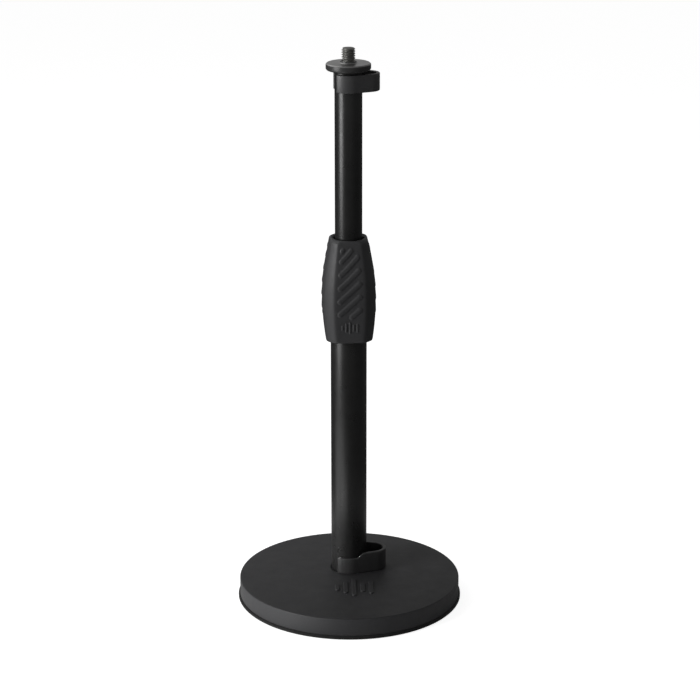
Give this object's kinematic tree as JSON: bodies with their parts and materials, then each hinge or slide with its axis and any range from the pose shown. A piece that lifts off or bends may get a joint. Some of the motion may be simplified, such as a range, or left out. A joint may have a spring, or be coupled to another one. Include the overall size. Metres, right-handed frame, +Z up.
{
  "type": "desktop microphone stand",
  "caption": "Height-adjustable desktop microphone stand with a round weighted base, twist-clutch telescoping tube, threaded microphone stud with lock disc, and cable clips.",
  "frame": {"origin": "centre of the round base on the table plane, the underside of its rubber ring", "axes": "+Z up along the tubes, -Y to the front of the stand (raised bars on the base), +Y to the back where the tube stands 14 mm behind the base centre, +X to the side the cable clips point to"},
  "size_m": [0.1598, 0.1598, 0.3952],
  "materials": {
    "base_coat": "black textured powder coat on cast iron",
    "black_rubber": "matt black rubber",
    "zinc_steel": "zinc-plated fasteners",
    "bare_steel": "turned steel",
    "tube_coat": "satin black enamel on drawn steel tube",
    "collar_plastic": "glass-filled black plastic",
    "nylon": "natural nylon",
    "clutch_plastic": "black plastic",
    "grip_rubber": "soft-touch black rubber, ribbed",
    "black_steel": "blackened steel",
    "stud_steel": "dark nickel-plated steel thread",
    "black_plastic": "black nylon washer",
    "disc_steel": "dark nickel-plated turned steel",
    "clip_plastic": "semi-gloss black plastic"
  },
  "bodies": {
    "stand": {"base_plate": "base_coat", "foot_ring": "black_rubber", "base_bolt": "zinc_steel", "base_washer": "zinc_steel", "spring_washer": "zinc_steel", "tube_foot_insert": "bare_steel", "lower_tube": "tube_coat", "clutch_collar": "collar_plastic", "collar_pins": "zinc_steel"},
    "slip_ring": {"thrust_ring": "nylon"},
    "grip": {"clutch_nut": "clutch_plastic", "grip_sleeve": "grip_rubber"},
    "collet": {"collet": "nylon"},
    "mast": {"upper_tube": "tube_coat", "guide_bush": "nylon", "bush_rivet": "zinc_steel", "tube_plug": "black_steel", "thread_stud": "stud_steel"},
    "disc_washer": {"disc_washer": "black_plastic"},
    "lock_disc": {"lock_disc": "disc_steel"},
    "upper_clip": {"upper_cable_clip": "clip_plastic"},
    "lower_clip": {"lower_cable_clip": "clip_plastic"}
  },
  "joints": [
    {"name": "clutch_rise", "type": "slide", "parent": "stand", "child": "slip_ring", "axis": [0, 0, 1], "range_m": [0, 0.003]},
    {"name": "clutch_twist", "type": "hinge", "parent": "slip_ring", "child": "grip", "pos_m": [0, 0.014, 0.226], "axis": [0, 0, 1], "range_deg": [0, 540]},
    {"name": "mast_turn", "type": "hinge", "parent": "stand", "child": "collet", "pos_m": [0, 0.014, 0.225], "axis": [0, 0, 1], "continuous": true},
    {"name": "mast_slide", "type": "slide", "parent": "collet", "child": "mast", "axis": [0, 0, 1], "range_m": [-0.098, 0.028]},
    {"name": "disc_rise", "type": "slide", "parent": "mast", "child": "disc_washer", "axis": [0, 0, 1], "range_m": [0, 0.008]},
    {"name": "disc_turn", "type": "hinge", "parent": "disc_washer", "child": "lock_disc", "pos_m": [0, 0.014, 0.3825], "axis": [0, 0, 1], "range_deg": [0, 1800]},
    {"name": "upper_clip_swivel", "type": "hinge", "parent": "mast", "child": "upper_clip", "pos_m": [0, 0.014, 0.372], "axis": [0, 0, 1], "continuous": true},
    {"name": "lower_clip_slide", "type": "slide", "parent": "stand", "child": "lower_clip", "axis": [0, 0, 1], "range_m": [0, 0.158]}
  ],
  "couplings": [
    {"joint": "clutch_rise", "follows": "clutch_twist", "m_per_rad": 0.00031831},
    {"joint": "disc_rise", "follows": "disc_turn", "m_per_rad": 0.00025266}
  ]
}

» **What you need to do**:
Check each line above for the word "frame" and give the number of lines that have it, nothing else.

» **The solution**:
2